In 1939, the German Luftwaffe ordered that the area be reserved for use as a fighter base. Because of the brevity of the French campaign in the first year of the Second World War, the area was returned to the farmers to be used as a pasture in June 1940.
In 1950, as a result of the Cold War threat of the Soviet Union, the United States was rapidly expanding its air forces, announcing an increase in the number of combat wings from 48 in 1950 to 95 by June 1952.

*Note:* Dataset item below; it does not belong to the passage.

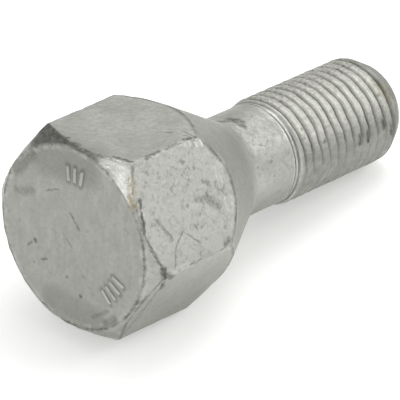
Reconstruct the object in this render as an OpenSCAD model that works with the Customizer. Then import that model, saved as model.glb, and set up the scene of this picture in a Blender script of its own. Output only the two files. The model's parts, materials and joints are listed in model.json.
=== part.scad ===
// Wheel bolt with a hexagon head, a conical seat and a metric thread, forged and thread-rolled in one piece.
// It lies as it comes to rest on a level surface: on the rear edge of one wrench flat and on the last thread
// crest. The bolt axis runs along +X, tip down, and the origin is below the middle of the part. Millimetres.

/* [Head] */
// Width across the wrench flats
across_flats = 24; // [20:0.5:30]
// Height of the wrench flats along the sharp hexagon corners, from the head face to the seat
head_height = 13.1; // [8:0.1:20]
// Diameter of the flat round face on the end of the head
face_diameter = 23.4; // [16:0.1:23.8]
// Angle between the head face and the chamfer round it
face_chamfer_angle = 42; // [20:1:55]
// How far the forged corners stay inside the sharp hexagon
corner_blunt = 0.15; // [0.05:0.05:0.6]

/* [Seat and shank] */
// Full angle of the conical seat
seat_angle = 60; // [50:1:90]
// Diameter of the plain shank, the size of the blank that the thread is rolled on
shank_diameter = 13.08; // [11:0.02:13.6]
// Radius of the hollow between the seat and the shank
seat_fillet_radius = 2.5; // [0.5:0.1:5]
// Length of the bolt from the head face to the tip
overall_length = 53.6; // [45:0.1:90]

/* [Thread] */
// Nominal diameter of the thread
thread_diameter = 14; // [12:0.5:16]
// Play that the thread crests leave on the nominal diameter
thread_allowance = 0.14; // [0.02:0.01:0.3]
// Pitch of the right-hand thread
thread_pitch = 1.5; // [1:0.25:2]
// Length of the threaded end, tip chamfer and run-out included
thread_length = 20.48; // [12:0.01:26]
// Length over which the thread fades into the shank
thread_runout = 1.3; // [0.5:0.1:3]
// Diameter of the flat end of the tip
tip_diameter = 11.1; // [8:0.1:12.4]
// Angle between the tip chamfer and the bolt axis
tip_chamfer_angle = 30; // [15:1:45]
// Facets round each turn of the thread
thread_facets = 28; // [24:4:48]

/* [Hidden] */
steel_colour = [0.66, 0.67, 0.64];
hex_sides = 6;
full_turn = 360;
lower_angle = 270;
fillet_steps = 8;

// Head: radii to the middles of the flats and to the sharp and the blunt corners
flat_r = across_flats / 2;
sharp_corner_r = flat_r / cos(full_turn / hex_sides / 2);
blunt_corner_r = sharp_corner_r - corner_blunt;
face_r = face_diameter / 2;
chamfer_depth = max(0, blunt_corner_r - face_r) * tan(face_chamfer_angle);

// Seat: the cone passes through the rear ends of the sharp hexagon corners
seat_half_angle = seat_angle / 2;
shank_r = shank_diameter / 2;
function seat_z(r) = head_height + (sharp_corner_r - r) / tan(seat_half_angle);

// Hollow between seat and shank: an arc that is tangent to both
fillet_centre_r = shank_r + seat_fillet_radius;
fillet_centre_z = seat_z(fillet_centre_r - seat_fillet_radius * cos(seat_half_angle))
    + seat_fillet_radius * sin(seat_half_angle);

// Thread: basic form of a metric thread, rolled on a blank of about the pitch diameter
crest_r = (thread_diameter - thread_allowance) / 2;
depth_per_pitch = 0.6134;
thread_depth = depth_per_pitch * thread_pitch;
thread_start = overall_length - thread_length;
thread_first = thread_start - thread_pitch;
blank_step = 0.02;
blank_r = shank_r - blank_step;
crest_half = 0.08;
root_middle = 0.5;
root_half = 0.12;
edge_round = 0.07;
// Share of the pitch along the axis and share of the depth, from one crest to the next
thread_form = [
    [0, 0],
    [crest_half, edge_round],
    [root_middle - root_half, 1 - edge_round],
    [root_middle, 1],
    [root_middle + root_half, 1 - edge_round],
    [1 - crest_half, edge_round],
    [1, 0]
];
form_points = len(thread_form) - 1;
thread_turns = floor((overall_length - thread_first) / thread_pitch);
last_row = thread_turns * form_points;

// Tip: the chamfer cone limits the thread, and the last rows are drawn together to end below the tip
tip_r = tip_diameter / 2;
chamfer_start = overall_length - (crest_r - tip_r) / tan(tip_chamfer_angle);
rows_end = thread_first + thread_pitch * (thread_turns + 1 + 1 / form_points);
tip_gather = (overall_length - chamfer_start) / (rows_end - chamfer_start);

// The blank and the thread overlap over a short length
join_length = 0.5;
shank_end = thread_first - join_length;
thread_bottom = shank_end - join_length;

// Rest: the rear edge of the lower flat and the last full thread crest touch the surface, the crest with the
// middle of a facet
lower_share = lower_angle / full_turn;
rest_z = seat_z(flat_r);
crest_turns = floor((chamfer_start - thread_first) / thread_pitch - lower_share) + lower_share;
rest_crest_z = thread_first + thread_pitch * crest_turns;
rest_crest_r = crest_r * cos(full_turn / thread_facets / 2);
rest_tilt = atan((flat_r - rest_crest_r) / (rest_crest_z - rest_z));
rest_lift = flat_r * cos(rest_tilt) + rest_z * sin(rest_tilt);
reach_back = -min(face_r, flat_r) * sin(rest_tilt);
reach_front = overall_length * cos(rest_tilt) + tip_r * sin(rest_tilt);

function run_in(z) = min(1, max(0, (z - thread_start) / thread_runout));
function chamfer_r(z) = tip_r + (overall_length - z) * tan(tip_chamfer_angle);
function pitch_share(z, a) =
    let (turns = (z - thread_first) / thread_pitch - a / full_turn)
        turns - floor(turns);
function thread_r(z, a) = crest_r - thread_depth * lookup(pitch_share(z, a), thread_form);
function surface_r(z, a) = min(chamfer_r(z), blank_r + (thread_r(z, a) - blank_r) * run_in(z));

// A row follows one line of the thread form up the helix
function helix_z(row, a) = thread_first + thread_pitch
    * (floor(row / form_points) + thread_form[row % form_points][0] + a / full_turn);
function gather(z) = z <= chamfer_start ? z : chamfer_start + (z - chamfer_start) * tip_gather;

// The columns stand half a facet off the axes, so that a facet faces straight down
function facet_angle(column) = full_turn * (column + 0.5) / thread_facets;
function on_circle(r, a, z) = [r * cos(a), r * sin(a), z];
function row_point(column, row) = let (a = facet_angle(column), z = gather(helix_z(row, a)))
    on_circle(surface_r(z, a), a, z);

// Numbers of the points in the list: the rows column by column, then the two end rings
function at(column, row) = column < thread_facets
    ? column * (last_row + 1) + row
    : row + form_points;
first_ring = thread_facets * (last_row + 1);
function start_at(column) = first_ring + column % thread_facets;
function end_at(column) = first_ring + thread_facets + column % thread_facets;

// Half section of the forging that the hexagon is cut from: face chamfer, seat, hollow and shank
module blank_profile() {
    polygon(concat(
        [
            [0, 0],
            [face_r, 0],
            [blunt_corner_r, chamfer_depth],
            [blunt_corner_r, seat_z(blunt_corner_r)]
        ],
        [
            for (step = [0:fillet_steps])
                let (a = seat_half_angle * (1 - step / fillet_steps))
                    [
                        fillet_centre_r - seat_fillet_radius * cos(a),
                        fillet_centre_z - seat_fillet_radius * sin(a)
                    ]
        ],
        [
            [shank_r, shank_end],
            [0, shank_end]
        ]
    ));
}

// The section starts its turn at the lower side, so that the seat has a point of contact there
module forged_blank() {
    intersection() {
        rotate([0, 0, lower_angle])
            rotate_extrude()
                blank_profile();
        cylinder(h = overall_length, r = sharp_corner_r, $fn = hex_sides);
    }
}

// Rolled thread: one closed surface that follows the helix, with a flat ring at each end
module rolled_thread() {
    last_column = thread_facets - 1;
    function next(column) = column < last_column ? column + 1 : 0;
    rows = [for (column = [0:last_column], row = [0:last_row]) row_point(column, row)];
    start_ring = [for (column = [0:last_column]) on_circle(blank_r, facet_angle(column), thread_bottom)];
    end_ring = [for (column = [0:last_column]) on_circle(tip_r, facet_angle(column), overall_length)];
    flanks = [
        for (column = [0:last_column], row = [0:last_row - 1])
            if (column < last_column || row < last_row - form_points)
                for (half = [0, 1])
                    half == 0
                        ? [at(column, row), at(column, row + 1), at(column + 1, row + 1)]
                        : [at(column, row), at(column + 1, row + 1), at(column + 1, row)]
    ];
    start_wall = [
        for (column = [0:last_column])
            each [
                [start_at(column), at(column, 0), start_at(column + 1)],
                [start_at(column + 1), at(column, 0), at(next(column), 0)]
            ]
    ];
    start_seam = [
        for (row = [0:form_points - 1])
            [at(last_column, 0), at(0, row + 1), at(0, row)]
    ];
    end_wall = [
        for (column = [0:last_column])
            each [
                [at(column, last_row), end_at(column), end_at(column + 1)],
                [at(column, last_row), end_at(column + 1), at(next(column), last_row)]
            ]
    ];
    end_seam = [
        for (row = [last_row - form_points:last_row - 1])
            [at(0, last_row), at(last_column, row), at(last_column, row + 1)]
    ];
    start_cap = [[for (column = [0:last_column]) start_at(column)]];
    end_cap = [[for (column = [0:last_column]) end_at(last_column - column)]];
    polyhedron(
        points = concat(rows, start_ring, end_ring),
        faces = concat(flanks, start_wall, start_seam, end_wall, end_seam, start_cap, end_cap)
    );
}

module wheel_bolt() {
    color(steel_colour)
        translate([-(reach_back + reach_front) / 2, 0, rest_lift])
            rotate([0, rest_tilt, 0])
                rotate([90, 0, 90]) {
                    forged_blank();
                    rolled_thread();
                }
}

wheel_bolt();
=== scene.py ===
# Wheel bolt on a pale studio floor: one piece of steel, forged, thread-rolled and coated with zinc flakes.
# The bolt is built in millimetres in its own frame, with Z along its axis from the head face to the tip and
# Y square to its upper wrench flat. The camera, the floor and the lamps are in metres in the scene's frame.
import json
import math
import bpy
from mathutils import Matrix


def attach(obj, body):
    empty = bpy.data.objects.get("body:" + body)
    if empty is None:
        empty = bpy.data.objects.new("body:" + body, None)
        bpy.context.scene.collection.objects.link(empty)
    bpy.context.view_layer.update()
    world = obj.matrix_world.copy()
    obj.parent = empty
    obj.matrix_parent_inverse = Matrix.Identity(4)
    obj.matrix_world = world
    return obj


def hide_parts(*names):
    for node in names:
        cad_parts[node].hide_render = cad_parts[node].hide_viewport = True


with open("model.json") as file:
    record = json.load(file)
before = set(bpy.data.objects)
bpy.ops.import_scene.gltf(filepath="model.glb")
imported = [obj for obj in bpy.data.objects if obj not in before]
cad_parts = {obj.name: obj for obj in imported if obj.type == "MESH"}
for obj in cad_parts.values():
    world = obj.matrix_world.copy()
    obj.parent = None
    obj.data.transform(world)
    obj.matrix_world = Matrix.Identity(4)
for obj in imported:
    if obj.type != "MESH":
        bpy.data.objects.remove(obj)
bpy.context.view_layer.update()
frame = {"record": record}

from types import SimpleNamespace

import bpy
import numpy as np
from mathutils import Matrix, Vector, noise

MM = 0.001

# Camera: the photograph's viewing angle, from slightly above the head end
CAMERA_AZIMUTH = -46.1
CAMERA_ELEVATION = 34.4
CAMERA_ROLL = -2.1
CAMERA_DISTANCE = 0.602
CAMERA_AIM = Vector((0.00013, 0.00395, 0.00413))
CAMERA_LENS = 436.9
SENSOR_WIDTH = 36.0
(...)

In April 1951, German surveyors visited the area in the company of French officers. The local farmers protested the construction of a hard-surface airfield which would entail the loss of much of their land, and they demonstrated in Mainz, the capital of the Rhineland-Palatinate. Despite this vigorous opposition, the French occupational authorities began the construction of a modern airfield at the end of June 1951.
Although the Air Base was constructed in the French Zone of Occupation under French direction, it was built to be used by NATO forces and was, moreover, intended to be an American Air Base from the beginning. On 1 September 1951, U.S. authorities officially took over the construction site from the French and named it Sembach Air Auxiliary Field.
The American flag first flew at Sembach Air Base on 8 July 1953. On that day, at 1045 hours, the first of 18 RB-26 Invader aircraft belonging to the 66th Tactical Reconnaissance Wing (TRW) landed on the new flightline, arriving from Shaw Air Force Base, South Carolina. With the arrival of the 66th TRW, the installation was renamed Sembach Air Base.
In 1995 the Sembach flightline was returned to German control. The site became an annex of Ramstein Air Base and was renamed Sembach Annex.
In the summer of 1998, the German government started to dismantle the airfield runway, returning the ownership of the airfield area to local governments. The remaining facilities of Sembach AB are situated 2 miles away from the former airfield, with only a few tenant units remaining.
On 1 Oct 2010, the US Air Force handed over control of Sembach Annex to the US Army, effectively renaming the annex Sembach Kaserne. Kaserne, being German for "Barracks".